Proof: Suppose $Ax=b$ has more than one solution, say $Ax_1=Ax_2=b$. Then $$ A(x_1-x_2)=0 $$ shows that $v=x_1-x_2$ is a non-zero solution to $Av=0$.
For the other implications, suppose $Av=0$ has one non-zero solution $v\neq 0$. Then $A(sv)=0$ and $A(x+sv)=b$ for any scalar $s$ shows that both have infinitely many solutions as promised.
In fact, this approach gives us the insight, that the dimensions of the null-space (the solution space to $Av=0$) is precisely what defines the dimensions of the affine subspace that is called the solution set of $Ax=b$.
It is easy to find some examples for the case with $0$, $1$, or $\infty$ many solutions.
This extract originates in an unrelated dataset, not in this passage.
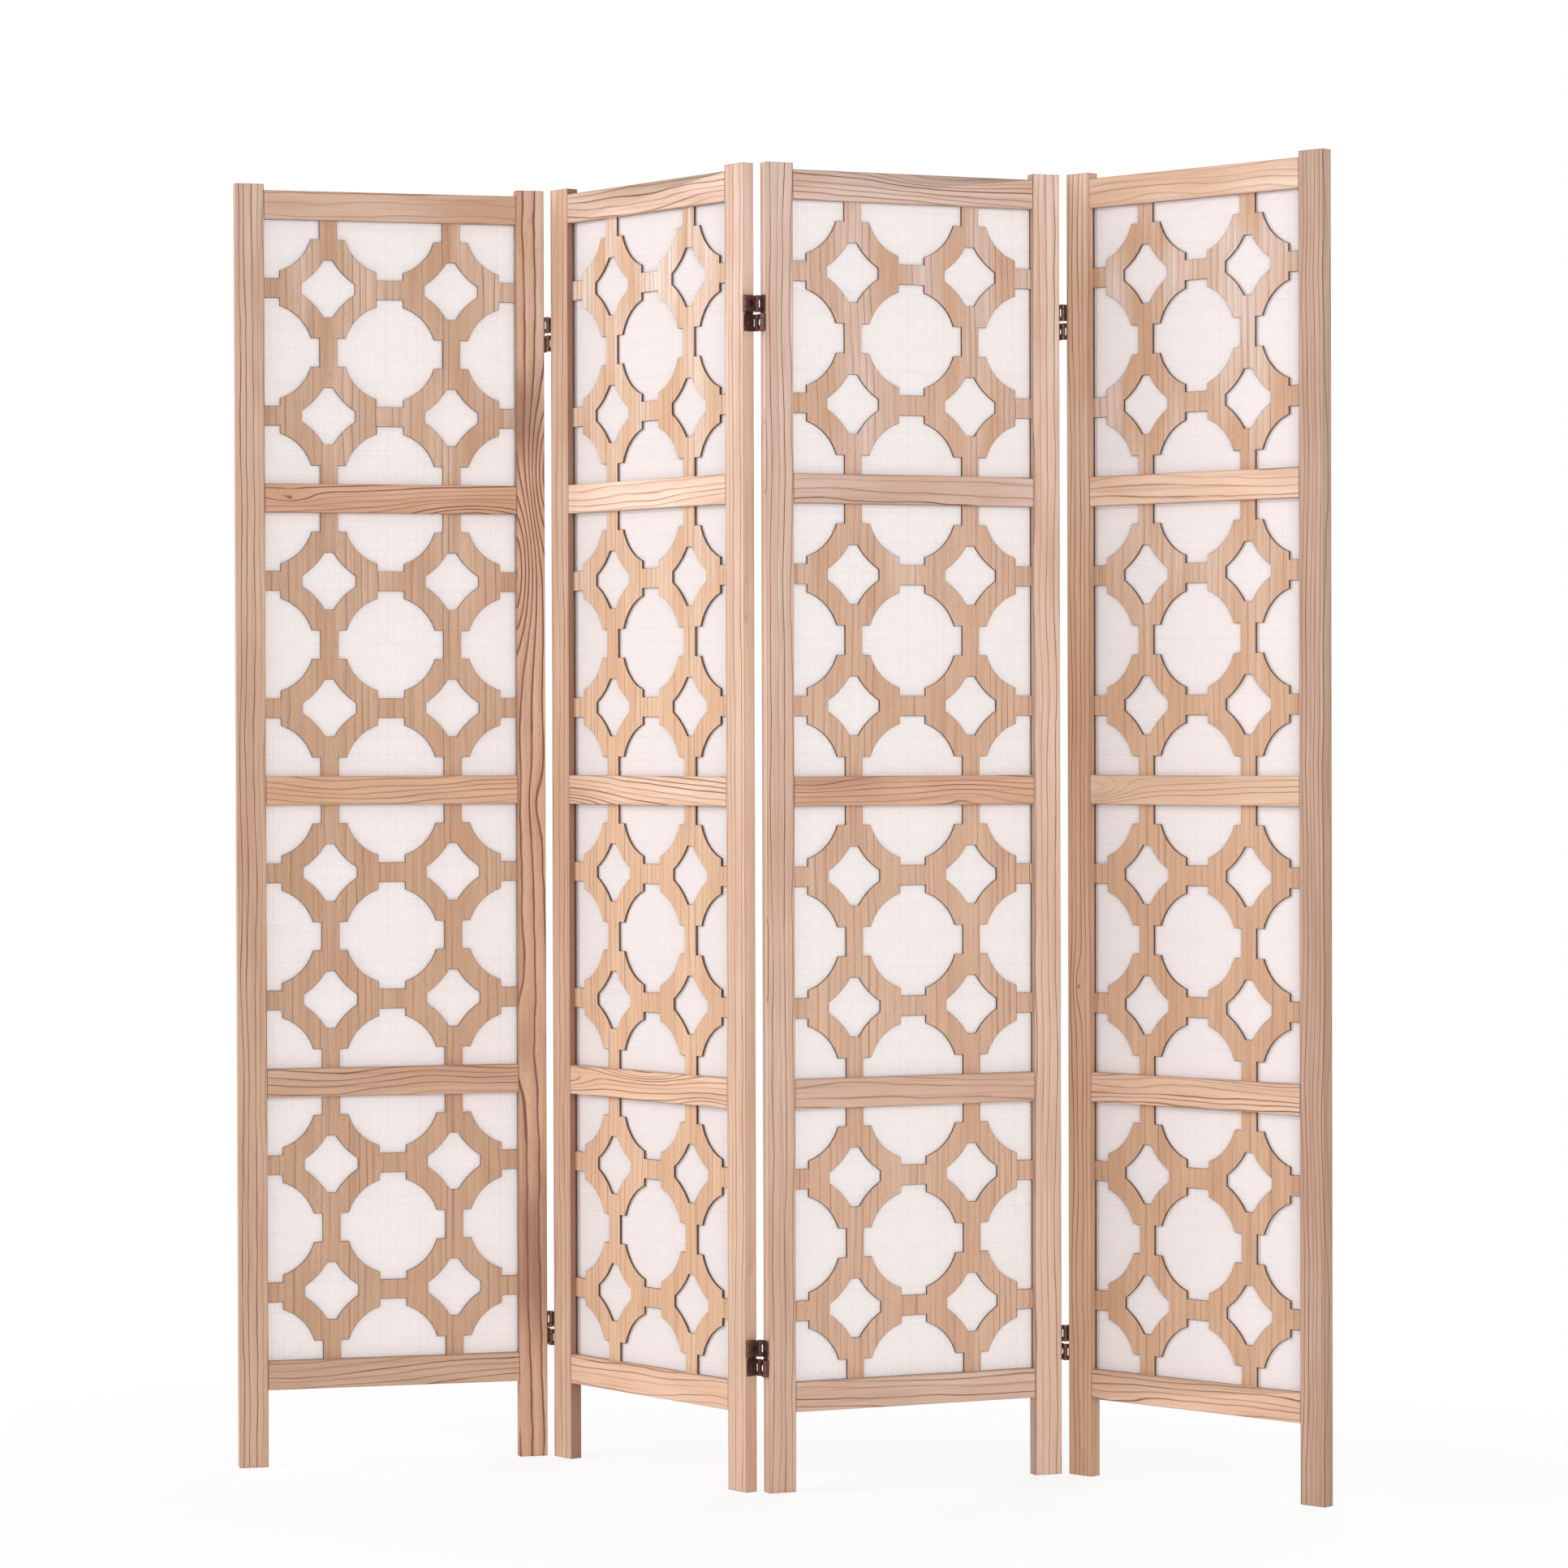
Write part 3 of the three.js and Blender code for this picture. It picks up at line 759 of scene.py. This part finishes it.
print(f"threads of {THREAD_PITCH * THREAD_SHARE:.1f} mm, one every {THREAD_PITCH} mm")

# %% Stretch the four cloths
# Painted light and shade: the same cloth gets a lighter colour on panels 1 and 3, which turn away
# from the left lamp, and a darker one on panels 2 and 4, which face it.
cloths = {
    1: weave("woven_mesh_painted_lighter_1", 250, 243, 243),
    2: weave("woven_mesh_painted_darker_2", 234, 225, 225),
    3: weave("woven_mesh_painted_lighter_3", 250, 244, 243),
    4: weave("woven_mesh_painted_darker_4", 237, 228, 228),
}
CLEARANCE, HALF_CLOTH, SLACK = 0.3, 0.4, 0.5
MESH_DEPTH = BOARD_FRONT + BOARD_THICKNESS + CLEARANCE + HALF_CLOTH
cloth_width = BAY_WIDTH + 2 * BOARD_REACH
cloth_height = BOARD_HIGH - BOARD_LOW
for number, cloth in cloths.items():
    grid = bmesh.new()
    bmesh.ops.create_grid(grid, x_segments=24, y_segments=96, size=0.5)
    for corner in grid.verts:
        across, up = corner.co.x, corner.co.y
        bay = (up + 0.5) * 4 % 1
        slack = math.sin(math.pi * bay) * math.cos(math.pi * across) * math.sin(up * 40 + number)
        corner.co = (
            (PANEL_WIDTH / 2 + across * cloth_width) * MM,
            (MESH_DEPTH + SLACK * slack) * MM,
            (BOARD_LOW + (up + 0.5) * cloth_height) * MM,
        )
    body, name = f"panel_{number}", f"panel_{number}_woven_mesh"
    mesh = bpy.data.meshes.new(name)
    grid.to_mesh(mesh)
    grid.free()
    sheet = add(name, mesh, PANELS[number - 1], body, cloth)
    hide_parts(f"panel_{number}_mesh")
print(f"four sheets of {cloth_width:.0f} by {cloth_height:.0f} mm")

# %% [markdown]
# ## The two-way hinges
# Each hinge is a small mechanism: a leaf on each panel edge, and two links that join the pins in
# front of the panels and behind them. The leaves are stamped and rolled from sheet and plated dark
# bronze, and the plating rubs off along the edges. The CAD pieces have six-sided knuckles. Here
# they are made again with round ones, and with the screws that hold the leaves.

# %% Bronze
GRIT_HEIGHT = 0.00002


def bronze():
    finish = Finish("dark_bronze")
    place = finish.node("ShaderNodeTexCoord", {}, {}, "Object")
    patina = finish.noise(place, 190.0, 3.0, 0.6)
    grit = finish.noise(place, 2400.0, 2.0)
    edge = finish.node("ShaderNodeNewGeometry", {}, {}, "Pointiness").ramp(0.52, 0.60)
    tone = finish.mix(patina.ramp(0.35, 0.7), rgb(62, 36, 34), rgb(84, 50, 45))
    tone = finish.mix(edge * 0.5, tone, rgb(140, 98, 82))
    finish.set(Base_Color=tone, Metallic=0.6, Roughness=0.38 + patina * 0.15)
    finish.bump(grit, GRIT_HEIGHT, 0.3)
    return finish.material


bronze_finish = bronze()
print("bronze with worn edges")

# %% Boxes, barrels and plates
def box_into(form, x, y, z):
    made = bmesh.ops.create_cube(form, size=1.0)["verts"]
    for corner in made:
        for axis, (low_end, high_end) in enumerate((x, y, z)):
            corner.co[axis] = low_end if corner.co[axis] < 0 else high_end


def tube_into(form, radius, bore, y, z, sides=28):
    """An upright barrel, with a bore unless that is 0, and a small bevel round each end."""
    ease = min(0.25, radius * 0.2)
    low_end, high_end = z
    profile = [(radius - ease, low_end), (radius, low_end + ease)]
    profile += [(radius, high_end - ease), (radius - ease, high_end)]
    profile += [(bore, high_end), (bore, low_end)]
    rings = []
    for distance, height in profile:
        turns = [2 * math.pi * i / sides for i in range(sides)] if distance else [0.0]
        corners = [(distance * math.sin(t), y - distance * math.cos(t), height) for t in turns]
        rings.append([form.verts.new(corner) for corner in corners])
    for one, other in zip(rings, rings[1:] + rings[:1]):
        for i in range(sides):
            corners = [
                one[i % len(one)],
                one[(i + 1) % len(one)],
                other[(i + 1) % len(other)],
                other[i % len(other)],
            ]
            unique = list(dict.fromkeys(corners))
            if len(unique) > 2:
                form.faces.new(unique)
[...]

We will rule out all other cases by using proof via contradiction.
Now, let us assume that we have at least two distinct but not infinitely many solutions for the given equation. Then let us pick $\boldsymbol{x}_1$ and $\boldsymbol{x}_2$ as solutions. Then we construct $\boldsymbol{z} = \boldsymbol{x}_1 +\mu \left[ \boldsymbol{x}_1-\boldsymbol{x}_2\right]$ and show that $\boldsymbol{z}$ allows us to construct infinitely many solutions by only using the two solutions $\boldsymbol{x}_1$ and $\boldsymbol{x}_2$. We can check this by plugging in $\boldsymbol{z}$ into the equation
$$\boldsymbol{A}\boldsymbol{z}=\boldsymbol{A}\boldsymbol{x}_1+\mu\boldsymbol{A}\left[ \boldsymbol{x}_1-\boldsymbol{x}_2\right]=\boldsymbol{b}+\mu \left[\boldsymbol{b}-\boldsymbol{b} \right]=\boldsymbol{b}.$$
We have used $\boldsymbol{Ax}_1=\boldsymbol{Ax}_2=\boldsymbol{b}$ in this derivation. But that is a contradiction that we only have finitely many solutions. Hence, we can conclude that we can only have $0$, $1$ or $\infty$ many solutions.